Thailand’s high-stakes effort to rejuvenate its sinking stock market is faltering, weighed down by persistent economic worries. Despite funnelling $4.5 billion into the state-backed Vayupak Fund just seven months ago, the country’s primary SET Index has plunged over 16% this year, ranking as the worst performer among 92 global indices monitored by Bloomberg.
Foreign investors have pulled out a staggering $4.2 billion over the past year—more than any other Southeast Asian market. Analysts say the pessimism stems from deeper concerns, such as stagnant economic growth, soaring household debt, declining manufacturing and consumer demand, political unrest, and ongoing corporate controversies.

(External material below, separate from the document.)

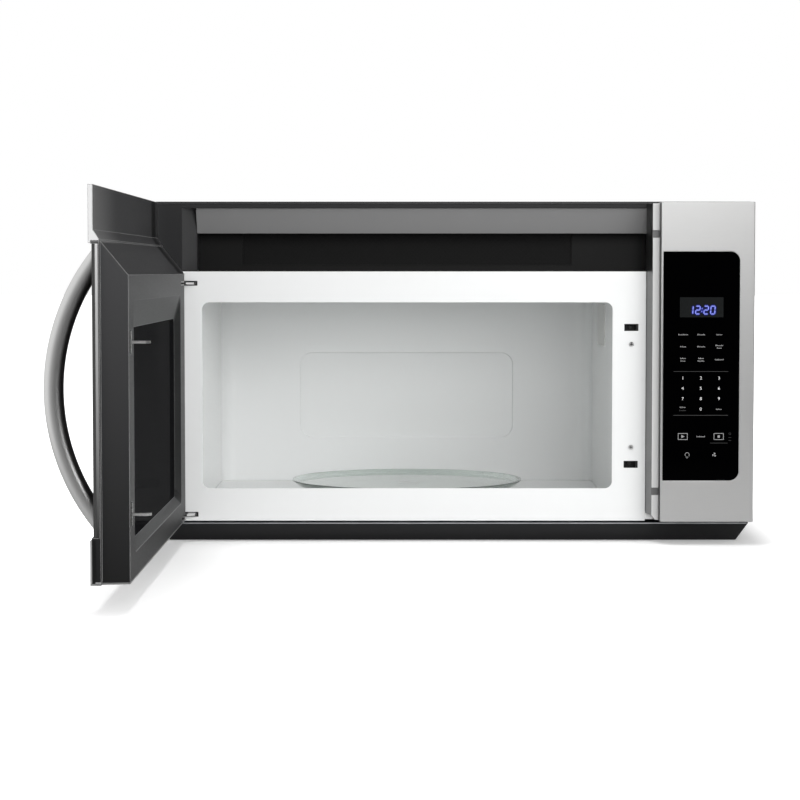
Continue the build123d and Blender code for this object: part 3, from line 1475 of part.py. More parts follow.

Additional external pressures like US trade disputes and a stronger dollar have only fueled the exodus, prompting investors to retreat from riskier emerging markets, including Thailand.
The Vayupak Fund’s goal of stimulating the local market by injecting capital into domestic firms initially stirred optimism. However, the lift proved short-lived. About 50% to 60% of the fund’s capital has been deployed, yet stock valuations continue to decline, with limited signs of recovery.

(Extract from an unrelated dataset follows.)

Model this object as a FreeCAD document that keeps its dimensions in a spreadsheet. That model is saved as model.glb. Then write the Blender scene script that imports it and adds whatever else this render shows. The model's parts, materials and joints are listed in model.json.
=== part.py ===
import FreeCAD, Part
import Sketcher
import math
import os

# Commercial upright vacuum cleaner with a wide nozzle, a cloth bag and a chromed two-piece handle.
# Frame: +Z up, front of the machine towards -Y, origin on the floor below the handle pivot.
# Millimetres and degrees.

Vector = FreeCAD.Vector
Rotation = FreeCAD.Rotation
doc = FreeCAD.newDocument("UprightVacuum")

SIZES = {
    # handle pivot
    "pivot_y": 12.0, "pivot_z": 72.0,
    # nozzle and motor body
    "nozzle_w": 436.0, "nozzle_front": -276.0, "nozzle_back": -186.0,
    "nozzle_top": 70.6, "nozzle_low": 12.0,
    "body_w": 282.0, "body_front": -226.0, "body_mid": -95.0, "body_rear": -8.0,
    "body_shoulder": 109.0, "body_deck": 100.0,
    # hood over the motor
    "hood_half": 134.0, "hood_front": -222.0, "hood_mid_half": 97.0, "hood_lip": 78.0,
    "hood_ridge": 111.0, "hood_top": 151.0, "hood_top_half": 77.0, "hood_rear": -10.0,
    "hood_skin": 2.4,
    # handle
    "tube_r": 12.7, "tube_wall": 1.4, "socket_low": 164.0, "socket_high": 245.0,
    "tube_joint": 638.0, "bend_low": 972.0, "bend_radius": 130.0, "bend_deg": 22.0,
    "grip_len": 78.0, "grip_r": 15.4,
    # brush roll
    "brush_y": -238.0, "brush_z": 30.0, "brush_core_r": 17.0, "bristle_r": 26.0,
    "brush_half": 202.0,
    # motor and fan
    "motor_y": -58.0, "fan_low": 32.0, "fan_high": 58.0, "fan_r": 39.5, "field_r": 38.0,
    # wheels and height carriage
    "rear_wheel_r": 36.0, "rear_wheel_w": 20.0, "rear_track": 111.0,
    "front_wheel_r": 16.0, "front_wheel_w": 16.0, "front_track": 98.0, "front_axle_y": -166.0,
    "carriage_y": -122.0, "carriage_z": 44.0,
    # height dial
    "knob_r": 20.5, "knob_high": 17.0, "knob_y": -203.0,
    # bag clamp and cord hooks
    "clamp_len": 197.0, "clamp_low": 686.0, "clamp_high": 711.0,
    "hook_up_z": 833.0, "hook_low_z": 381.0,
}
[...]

Recent moves by the government—ranging from a $4.4 billion cash handout package to infrastructure boosts, tax incentives, and proposals to legalize casinos—have so far failed to revive confidence. Experts argue that without more aggressive reforms fostering a business-friendly environment, the malaise will persist.
Investors and analysts alike are looking to Prime Minister Paetongtarn Shinawatra’s administration for decisive action to reverse the tide.